The proof of the stupidity of invading Iraq only becomes clearer as we get further down this road in history. We have no idea what Saddam Hussein could have been had he been allowed to continue in power. What we do know is that he would never have had access to nuclear weapons of his own construction because we had destroyed his ability to make those weapons with the first war lead by George H. W. Bush. We figured out the lie that lead us into Iraq long after the deed had been done, too late to fix the error (it is still not too late to punish the criminals) Not invading Iraq would have made the emergence of ISIS from out of the disaffected former military leadership of Iraq an improbability. They might have emerged as the next leadership from within Iraq, but there is no way to know that now. We can’t know that, because that road through history isn’t the road we took.
On the road we took we ended up with another President trying to disengage us from the longest war in United States history, dealing with the revolutions that emerged across the region that our invasion had destabilized. The destruction of blood and treasure engaged in by George W. Bush in invading Iraq and Afghanistan lead to a collapse in the global economy and resulted in the election of Donald Trump to the presidency of the United States some 15 years later on a mandate to do to America and the world what Stalin and Mao and Hitler and Mussolini etcetera, etcetera, ad nauseum, did to their countries previously. To make the United States Christian and to then make the rest of the world a direct possession of the United States through economic terrorism, wielding the common world currency, the dollar, as a weapon.
That is what the Evangelicals that backed Donald Trump demanded, and I have little doubt that Christopher Hitchens would have seen through that charlatan in a heartbeat. He would have reneged on his original stance as to the greatness of invading Iraq in much the same way that he changed his position on the subject of waterboarding as torture once he understood what waterboarding was and underwent the torture in order to understand it.

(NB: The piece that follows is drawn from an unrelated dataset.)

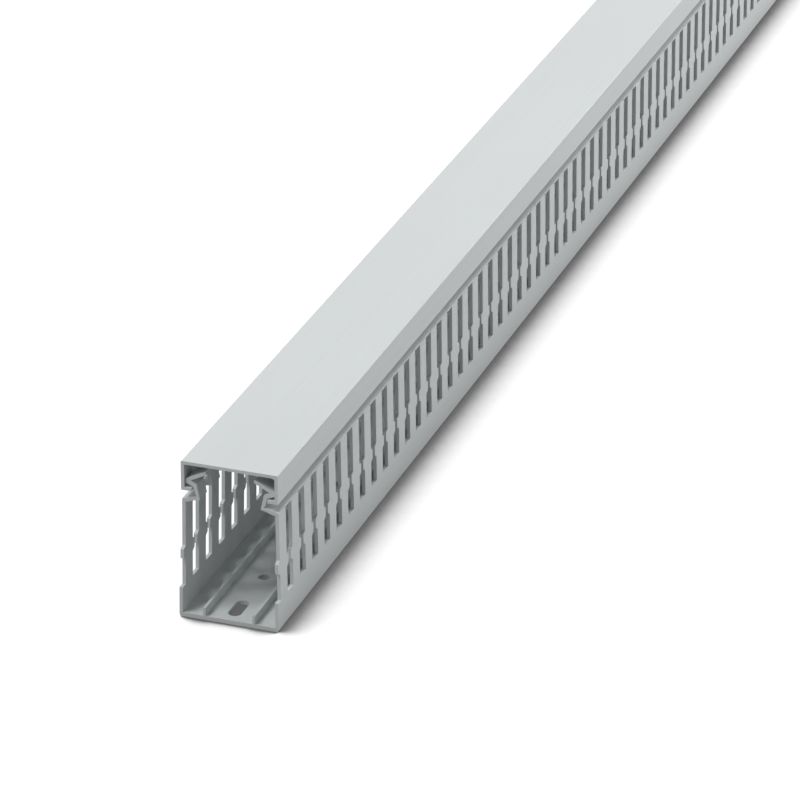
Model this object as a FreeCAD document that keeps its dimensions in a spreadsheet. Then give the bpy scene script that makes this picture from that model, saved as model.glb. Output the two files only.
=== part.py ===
"""Slotted wire duct with its clip-on cover, a nominal 40 x 60 mm trunking cut 1 m long.

Millimetres, +Z up. The origin is at the middle of the underside, and the duct runs along Y.
The channel is one extrusion: floor, two lengthwise ribs and two walls that bend inward over a
shoulder into a hooked top. Slots punched through both walls leave rows of free-standing fingers.
The cover is a second extrusion whose inturned lips catch below the hooks.
Heights of the hooked top are given as drops below the cover's top face, and its places across
the duct as insets from the outer face of the cover.
"""

import FreeCAD, Part
import math
import os
import Sketcher

SIZES = [
    ("length", 1000.0, "length of the channel"),
    ("base_width", 37.5, "outer width at the floor"),
    ("top_width", 36.0, "outer width of the cover and of the walls below it"),
    ("total_height", 60.0, "underside to the top of the closed cover"),
    ("wall", 1.3, "thickness of the channel's walls"),
    ("floor", 1.5, "thickness of the floor"),
    ("base_radius", 1.0, "rounding of the two lower edges"),
    ("rib_offset", 9.25, "middle of the duct to the middle of each floor rib"),
    ("rib_width", 1.0, "thickness of a floor rib"),
    ("rib_height", 3.3, "height of a floor rib above the floor"),
    ("pitch", 12.5, "slot to slot"),
    ("slot_width", 5.8, "width of a slot between two fingers"),
    ("first_finger", 2.8, "end of the channel to the first finger"),
    ("slot_bottom", 11.4, "height of the solid strip below the slots"),
    ("pinch_bottom", 21.4, "height where the narrow neck of a slot starts"),
    ("pinch_height", 5.4, "height of that narrow neck"),
    ("pinch_depth", 1.7, "how far each finger reaches into the slot there"),
    ("pinch_slope", 0.9, "height of the sloping start and end of that reach"),
    ("shoulder_drop", 15.0, "where a wall bends inward into the shoulder"),
    ("neck_drop", 13.5, "drop of the neck's foot, at the inner end of the shoulder"),
    ("neck_inset", 4.2, "inset of the neck's outer face at the ledge"),
    ("neck_lean", 1.2, "how much further in the neck stands at its foot"),
    ("ledge_drop", 9.7, "drop of the ledge that the cover's lip catches, at the neck"),
    ("ledge_rise", 1.0, "how much the ledge rises outward to the hook's blunt face"),
    ("ledge_thickness", 1.4, "upright thickness of the ledge"),
    ("bead_height", 1.7, "height of the blunt outer face of the hook"),
    ("arm_inset", 9.0, "inset of the lead-in arm's tip"),
    ("arm_drop", 3.2, "drop of the lead-in arm's tip"),
    ("arm_thickness", 1.35, "upright thickness of the lead-in arm"),
    ("fork_inset", 3.3, "inset of the fork where the arm leaves the ledge"),
    ("pair_spacing", 25.0, "long floor hole to the round one beside it"),
    ("pair_pitch", 100.0, "one pair of floor holes to the next"),
    ("first_hole", 9.4, "end of the channel to the middle of the first long hole"),
    ("long_hole_length", 12.0, "end to end length of a long floor hole"),
    ("long_hole_width", 5.0, "width of a long floor hole"),
    ("round_hole", 4.2, "diameter of a round floor hole"),
    ("cover_wall", 1.2, "thickness of the cover"),
    ("cover_radius", 0.5, "rounding of the cover's two upper edges"),
    ("cover_setback", 2.0, "how far each end of the cover lies inside the channel's end"),
    ("lip_reach", 3.9, "inset of the tip of the cover's lip"),
    ("clearance", 0.3, "running gap between cover and hook"),
]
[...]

He died of cancer on December 15, 2011, and so we will never know what he would have thought of the rise of Donald Trump from the vestiges of the Moral Majority and Reaganism, and Donald Trump’s further attempts to prosecute wars against the Muslim threat that Evangelical America is still certain is out there waiting for them. Of course they are convinced of this. They have the same designs on those people’s hearth and home as they accuse the other of having. The standard playbook, something Hitch would have also recognized.
In writing out Atheism is Not a Belief System, I purposefully sidestepped the issue of “who kills more, atheists or christians?” because the exercise is a senseless mirror act of finger pointing. Humans kill, and they kill because they believe things. Some of those things that lead them to kill are orders from a higher power that those humans believe is their god. You can then say “ah, so you are engaging in a no true Scotsman fallacy by saying atheists are not mass murders.” and you would be right if I was saying that atheists don’t kill at all. Which is not what I am saying. What I am saying is that if you kill because someone told you to kill, and you think that person is your god, then you are killing for your religion and that is a reason to kill. I’ve said it several times now. Christopher Hitchens said the same thing with more words, and he said it repeatedly in just that one answer to that one question, and none of the people who disagreed with him would accept his answer as valid. If you still disagree then all I can suggest is that you become an atheist and try to kill in the name of the thing you don’t believe in and see if you can do it. Otherwise you will just have to take my word for it.